Evaluation of contact wear for the composite material versus copper was conducted using 950A inrush current and steady-state current of 180A. The contact life of the composite contactor was estimated to be >250,000 cycles.
The lifecycle of the tested contacts was therefore in the range required for start/stop operation while handling the very high inrush currents in a lightweighted system. Debris generation was dramatically reduced (>95%), but for long-life contactors, debris management tactics would be desirable.

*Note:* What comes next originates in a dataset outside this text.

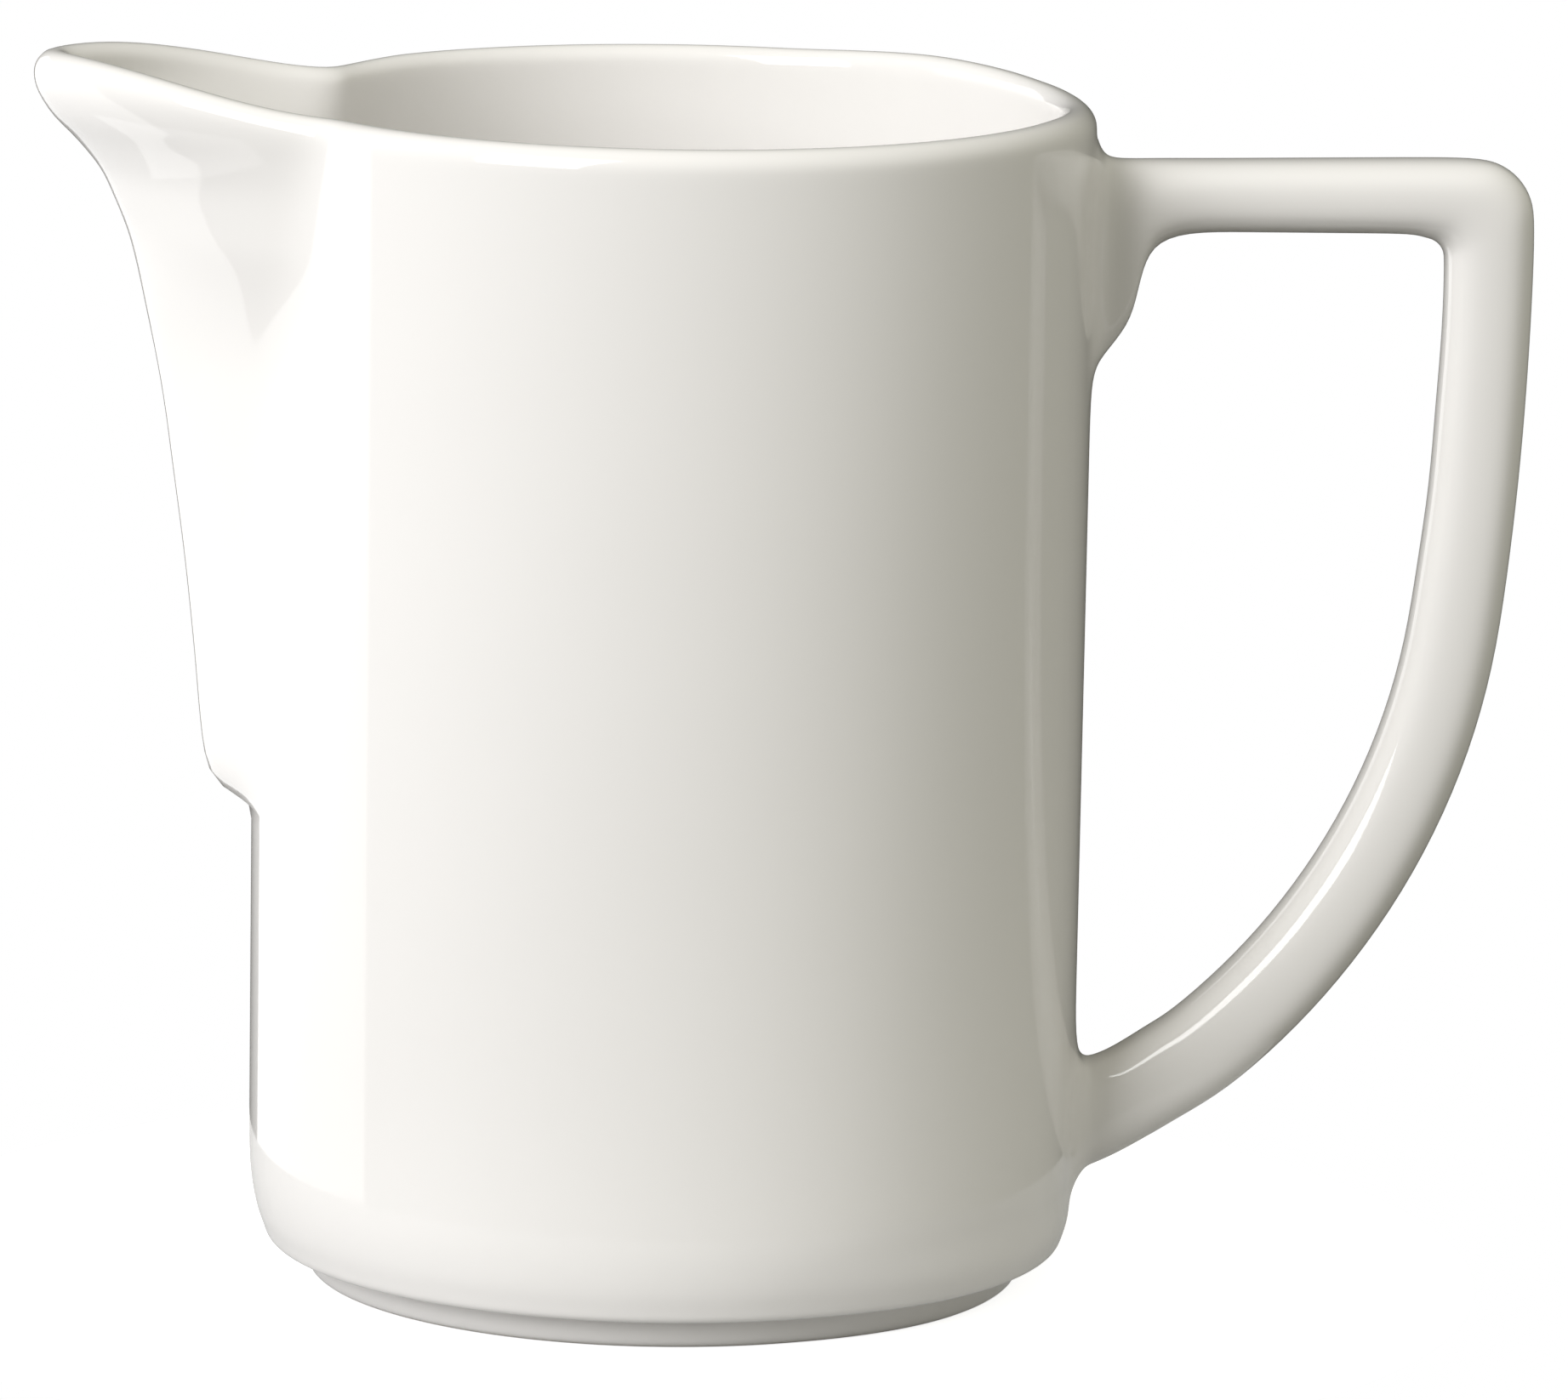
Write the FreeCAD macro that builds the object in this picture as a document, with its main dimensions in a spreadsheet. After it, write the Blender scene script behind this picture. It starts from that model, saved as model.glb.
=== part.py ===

With contactor failure modes adequately addressed, solenoid mechanical life becomes the limiting factor in the lifetime of the starter relay assembly. Low-cost solutions used for non-start/stop applications generally do not have the mechanical life for start/stop operation, however mitigations such as lubrication can dramatically improve performance. The cost penalty for a properly implemented solution is typically moderate, about 5% to 10% of the total cost of the contactor.
A final challenge for modern starter relays is lightweighting. High-current relays have masses ranging from 300-750g, with 350-400 being typical. Targets for lightweighted designs were roughly 50% of these masses.
A customer required a starter contactor needing the following key characteristics: 950A inrush handling; 175A steady-state current handling; 30,000 cycle durability; 1m/5 minute water immersion survival; replace an incumbent part weighing 120g.
The incumbent part failed due to contact welding at inrush currents above 600A and had no water immersion protection. It used a copper contact system, and the high-risk failure mode of contact welding was realised during early testing with the actual powertrain. Development of an improved contactor to meet the requirements while maintaining a minimum part mass was undertaken.
The resulting design (see image on previous page) entered production in mid-2020 in an on-road recreational vehicle. The mass of the design is less than 160g and meets the target performance requirements. Current-handling performance meets or exceeds the specification of contactors weighing more than four times as much.